The former head of current affairs at the BBC said the politically correct antics of broadcasters were creating an ' inauthentic representation of who we are'.
He blamed a 'metropolitan, largely liberal, white, middle-class elite' for ensuring ethnic minority presence on-screen 'regardless of editorial imperatives'.
His comments came on the day Equalities Minister Harriet Harman announced plans to make it legal for a company to promote a black or female candidate over an equally-qualified white man.
Dr Shah, who also runs his own production company, said one of the 'odder and plain daft outcomes' of equal opportunities was over-compensation.
Genuine problems of discrimination against minorities were not addressed by such tokenism.
Real positions of power were still filled by a 'narrow cultural circle' of those drawn from the same elite as they always were, he said.
'I don't know if there is any systematic data on this but I think we can all agree that there is no shortage of black and Asian reporters and presenters around these days - especially on news programmes,' said Dr Shah.
'I suspect there is a goodly presence of them even in areas where Black and Asian faces are pretty thin on the ground.
'Let's not forget the UK is still 90 per cent white - not everyone lives in London or the West Midlands.'
He cited research by Trevor Phillips, who heads the Equality and Human Rights Commission, which suggested that even ethnic minorities are slightly embarrassed by the 'plethora of brown faces they see on the screen'.
Dr Shah, who took up his latest BBC role in January last year, said TV drama was part of the problem.
'I don't think that such over-representation is a brilliant idea,' he added.
'And it's happening not just in factual departments. I hear of drama departments that are considering ensuring a smattering of non-white faces almost regardless of the editorial imperatives.
Trust me, that's not the answer. Because it's just not real.'
He said the 'power- elite' in TV also excluded other groups such as 'stroppy Northerners' from working class backgrounds, middle England conservatives and the disabled.
Giving a Royal Television Society speech last night, Dr Shah said many from ethnic minorities question whether programmes reflect their life experiences or world view.
The executive said many felt portrayals of non-white characters were interchangeable and inauthentic, annoying the very people they were trying to appease.
The former head of BBC politics programming singled out the portrayal of the Ferreira family in EastEnders, who were axed from the show in 2005, as an example of such characters.

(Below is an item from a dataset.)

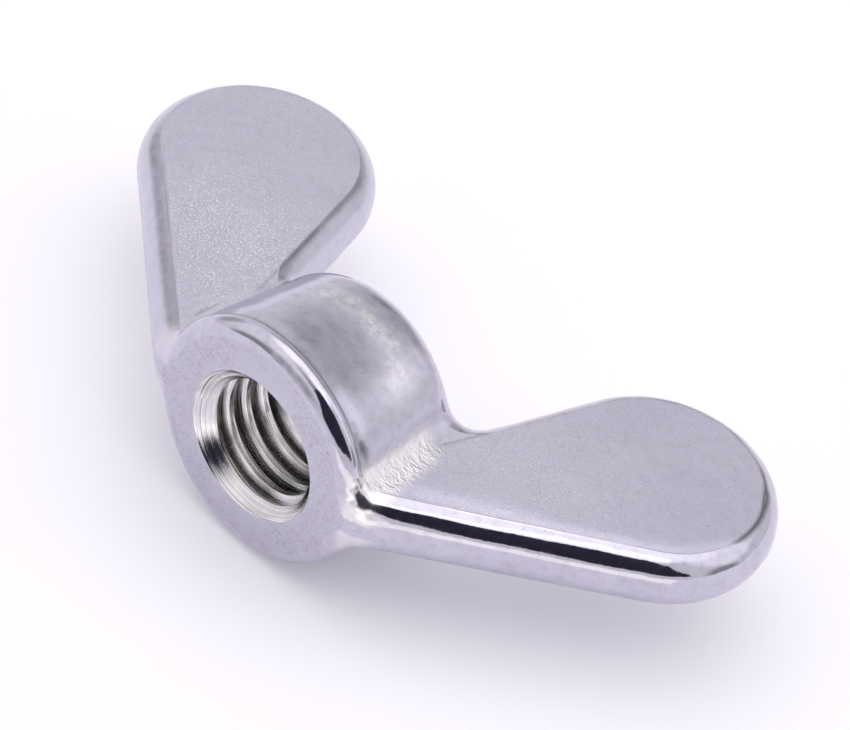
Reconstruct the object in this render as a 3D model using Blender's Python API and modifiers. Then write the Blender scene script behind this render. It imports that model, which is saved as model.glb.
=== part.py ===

His comments follow Lenny Henry's attack earlier this year on the 'Alf Garnett' generation of programme-makers and claims that racism still exists in TV.
Henry attacked the BBC and ITV for not employing enough black staff behind the screen as well as on it.
Earlier this month Channel 4 newsreader Jon Snow said: 'Although we've become much more multicultural on air, we're still fairly monocultural behind the screen.'
In 2001, Greg Dyke famously described the BBC workforce as 'hideously white'.
In his speech Dr Shah called for every broadcaster to make sure their team of executives with real power come from different backgrounds within five years.
Conservative MP Philip Davies, who sits on the culture, media and sport select committee, backed Dr Shah's comments.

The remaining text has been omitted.